Monday, Apr. 30, 1951
The Supermagazmes
Most new magazines start out with small circulations, hopefully strive for the big time over a period of months or years. But last week a new magazine came out, trumpeting a guaranteed circulation of 1,500.000. Its name: Better Living. It is the latest addition to the family of slick-paper, slickly written magazines sold chiefly at the check-out counters of chain stores and supermarkets. These folksy, foxy supermagazines which lure people into stores, then help sell the store's products, now have a combined circulation of about 10 million a month.
Better Living is the superproduct of Manhattan Promoter Edward W. Miller, the Supermarket Institute, representing some 5.000 U.S. stores, and McCall's, which provided $750,000, its printing plant and know-how. Miller raised another $750,000 from such private investors as Nelson Rockefeller and Clendenin Ryan (onetime owner of the American Mercury). Not till he had supermarket outlets for at least a million copies did Publisher Miller set his editorial staff to work. Said he: "Some people think there's a lot of quick money in this business. But you've got to have a good book, you have to spend money, and you can't look for profits right off the bat."
High Mortality. The reason for his restrained optimism is that the mortality in the field has been high; out of a hundred such magazines started in the past decade, only a handful are left. The first supermagazine was started 18 years ago by Harry Evans, onetime managing editor of the old Life. His Family Circle, a weekly throwaway to plug the wares of 1,275 Piggly Wiggly, Sanitary and Reeves stores, leaned heavily on food, fashion and Hollywood for its copy. It was so successful (1,000,000 circulation within a year) that Evans began to charge 2-c- for it.
Five years ago, it switched to a nickel monthly aimed at all ages (sample subjects: pets, "Teen Scene," "Are You Making Good as a Grandma?"). With 18 editions for its distributors (Safeway is the biggest), Circle is now planning to boost its guaranteed circulation from 2,300,000 to 3,000,000.
Low Caesarean. In 1937 the Great Atlantic & Pacific Tea Co. brought out Woman's Day to plug A. & P. lines. Now the giant of the field (circ. 3.900,000), the magazine crams its 124 to 188 slick pages with national ads, moony love stories and how-to-do-it articles (samples: how to re-string pearls, build cabinets, read faster, eat on a low budget). But A. & P. takes little profit out of its Woman's Day. The cash is put into more color pages and better copy to dress up the lure for shoppers.
Like the others,* Better Living's 96-page first issue is full of how-to-do-its (freeze strawberries, rewire lamps, earn money at home, arrange flowers, etc.), and the kind of clinical fiction housewives seem to love.

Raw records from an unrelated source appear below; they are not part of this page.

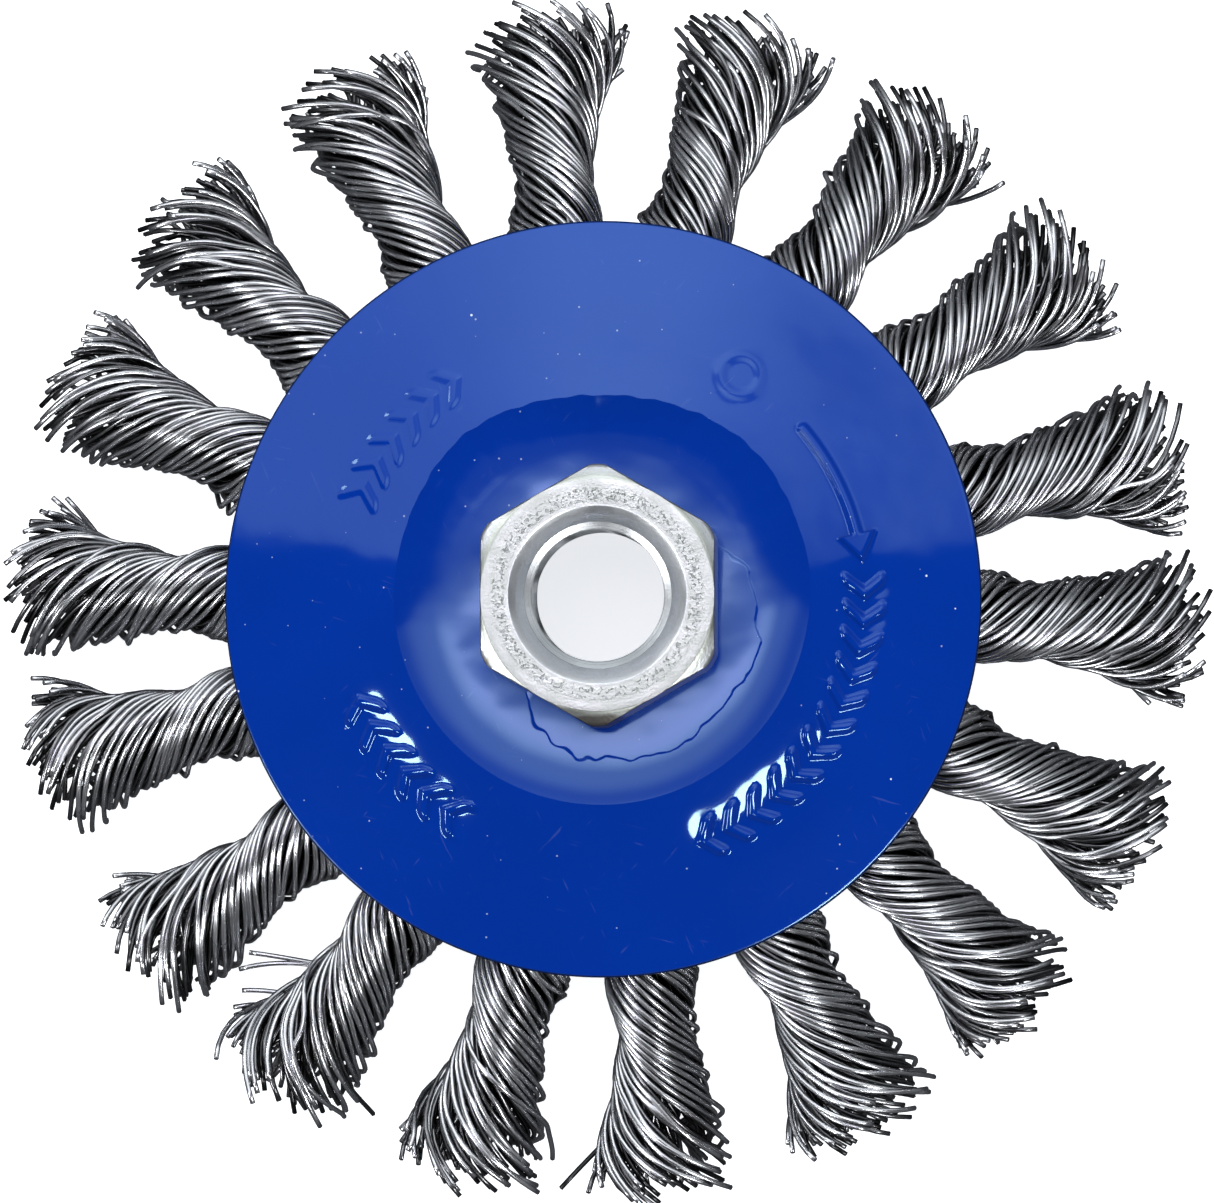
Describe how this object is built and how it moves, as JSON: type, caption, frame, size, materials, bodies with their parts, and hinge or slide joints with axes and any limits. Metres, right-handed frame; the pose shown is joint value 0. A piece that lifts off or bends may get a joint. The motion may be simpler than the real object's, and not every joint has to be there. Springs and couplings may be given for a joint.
{
  "type": "wire wheel brush",
  "caption": "Bevel wire brush for an angle grinder: twisted steel wire knots between pressed plates, on a threaded hex nut.",
  "frame": {"origin": "on the spindle axis, level with the wire tips that the brush stands on", "axes": "+Z along the spindle axis, from the wire tips towards the hex nut; two corners of the hexagon point along Y"},
  "size_m": [0.1148, 0.1145, 0.037],
  "materials": {
    "blue_paint": "gloss",
    "zinc": "satin",
    "plain_steel": "satin",
    "wire": "satin"
  },
  "bodies": {
    "root": {"hex_nut": "zinc", "cover_plate": "blue_paint", "carrier_disc": "plain_steel", "back_plate": "blue_paint", "knot_01": "wire", "knot_02": "wire", "knot_03": "wire", "knot_04": "wire", "knot_05": "wire", "knot_06": "wire", "knot_07": "wire", "knot_08": "wire", "knot_09": "wire", "knot_10": "wire", "knot_11": "wire", "knot_12": "wire", "knot_13": "wire", "knot_14": "wire", "knot_15": "wire", "knot_16": "wire", "knot_17": "wire", "knot_18": "wire"}
  },
  "joints": []
}
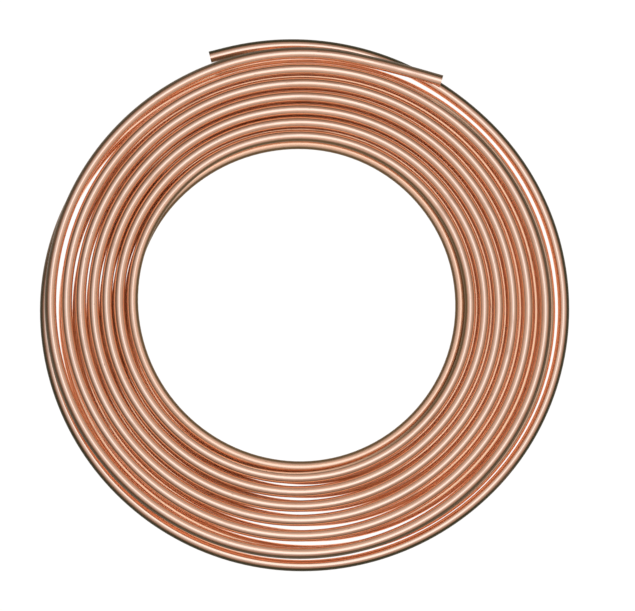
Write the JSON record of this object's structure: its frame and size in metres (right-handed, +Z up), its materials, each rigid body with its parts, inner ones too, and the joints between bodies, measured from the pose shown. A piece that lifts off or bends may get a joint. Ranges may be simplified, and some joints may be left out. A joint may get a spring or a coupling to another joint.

The leading story is a cheerful piece on a day in the life of an obstetrician, by Old Standby Faith Baldwin. Sample quote: "If she proved to have a generally contracted pelvis, the measurements and the X ray would chart his course of action--a low Caesarean section, he hoped." Concludes the doctor at day's end: "What a wonderful job I have, what a wonderful life!"
* Among them: Everywoman's (circ. 1,000,000), Western Family (circ. 670,000), American Family (circ. 500,000).